Both researchers agree that the flexibility of a neutrality policy results in the same discussions between the same sides. On the one hand, those with a traditional and strict understanding of neutrality require Switzerland to treat warring parties equally, both militarily and economically, which rules out the use of sanctions. “We’ve now reached a point where some want to return to integral neutrality,” Lottaz says.

On the other hand, those with a more relaxed understanding of neutrality do not want Switzerland to take an isolationist path; they want the government to take a more active position.

“It would be nice if we could clarify what our policy is,” Schaad says. “This would eliminate the endless discussions of how Switzerland should act every time there is a geopolitical event.”

Quicker Swiss reaction

A clear policy might be just around the corner because the government has announced a new report on neutrality. In the previous report, in 1993, the government outlined how it intended to define neutrality.

Fan of a strict interpretation: ex-government minister and People’s Party figurehead Christoph Blocher. © Keystone / Gaetan Bally

According to Schaad, the new report could lead to yet another interpretation, as happened after the end of the Cold War. “The changed geopolitical landscape today also requires a new interpretation of neutrality,” she says.

If and how Switzerland reinterprets its neutrality will be interesting for other countries. “There is the hope that Switzerland will be able to react faster,” Schaad says. When war broke out in Ukraine, Switzerland’s reluctance to adopt sanctions against Russia imposed by the US and its Western allies was criticised.

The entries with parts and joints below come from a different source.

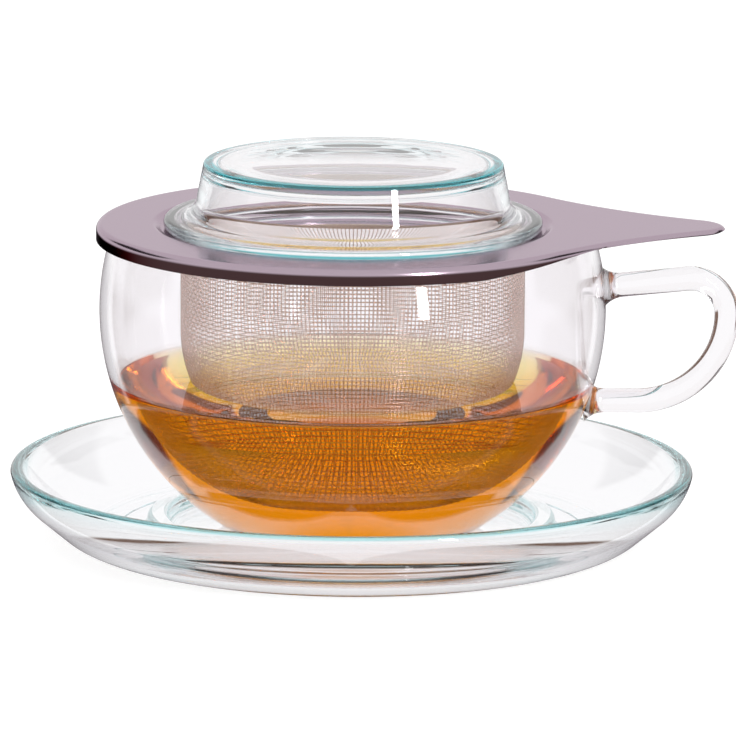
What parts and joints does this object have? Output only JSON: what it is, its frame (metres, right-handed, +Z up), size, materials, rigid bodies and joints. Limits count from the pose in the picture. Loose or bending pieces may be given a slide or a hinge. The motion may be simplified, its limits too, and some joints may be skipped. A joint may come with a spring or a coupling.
{
  "type": "lidded tea cup with infuser and saucer",
  "caption": "Glass tea cup with a fused loop handle on a glass saucer, with a lift-out steel mesh infuser that hangs on the mouth and a lift-off glass lid that seats in its plate.",
  "frame": {"origin": "centre of the saucer's foot ring, on the surface that it stands on", "axes": "+Z up along the common axis of saucer, cup, infuser and lid; +X towards the cup's handle and the infuser's leaf-shaped handle"},
  "size_m": [0.1704, 0.16, 0.0905],
  "materials": {
    "clear_glass": "fire-polished clear glass, teal at thick edges",
    "steel_sheet": "satin, brushed along the leaf",
    "steel_mesh": "plain woven wire, bright drawn"
  },
  "bodies": {
    "saucer": {"saucer": "clear_glass"},
    "cup": {"cup_bowl": "clear_glass", "cup_handle": "clear_glass"},
    "infuser": {"infuser_plate": "steel_sheet", "mesh_basket": "steel_mesh", "mesh_clamp_ring": "steel_sheet"},
    "lid": {"glass_lid": "clear_glass"}
  },
  "joints": [
    {"name": "cup_lift", "type": "slide", "parent": "saucer", "child": "cup", "axis": [0, 0, 1], "range_m": [0, 0.06]},
    {"name": "infuser_lift", "type": "slide", "parent": "cup", "child": "infuser", "axis": [0, 0, 1], "range_m": [0, 0.075]},
    {"name": "lid_lift", "type": "slide", "parent": "infuser", "child": "lid", "axis": [0, 0, 1], "range_m": [0, 0.05]}
  ]
}
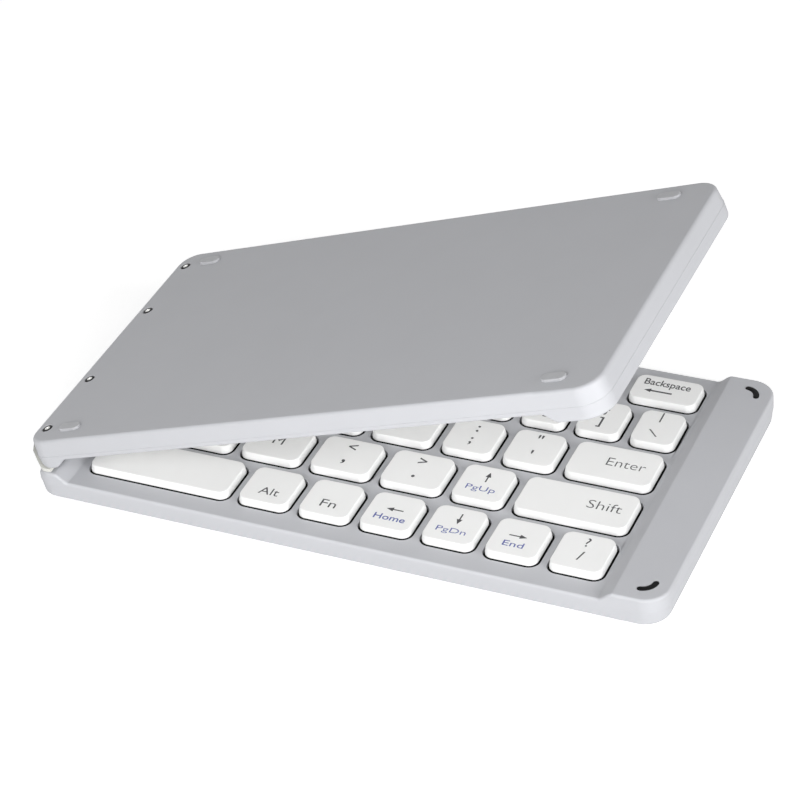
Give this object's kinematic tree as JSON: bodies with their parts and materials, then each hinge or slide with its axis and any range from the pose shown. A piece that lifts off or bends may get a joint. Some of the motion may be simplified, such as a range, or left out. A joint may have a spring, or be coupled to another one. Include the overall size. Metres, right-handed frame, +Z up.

However, this government’s plan to give neutrality a new meaning could be scuppered by Christoph Blocher, a former government minister and billionaire figurehead of the right-wing Swiss People’s Party. He is planning to launch a popular vote to make strict neutrality an integral part of the Swiss constitution. Such an initiative would mean that the last word on Swiss neutrality would go to the Swiss people.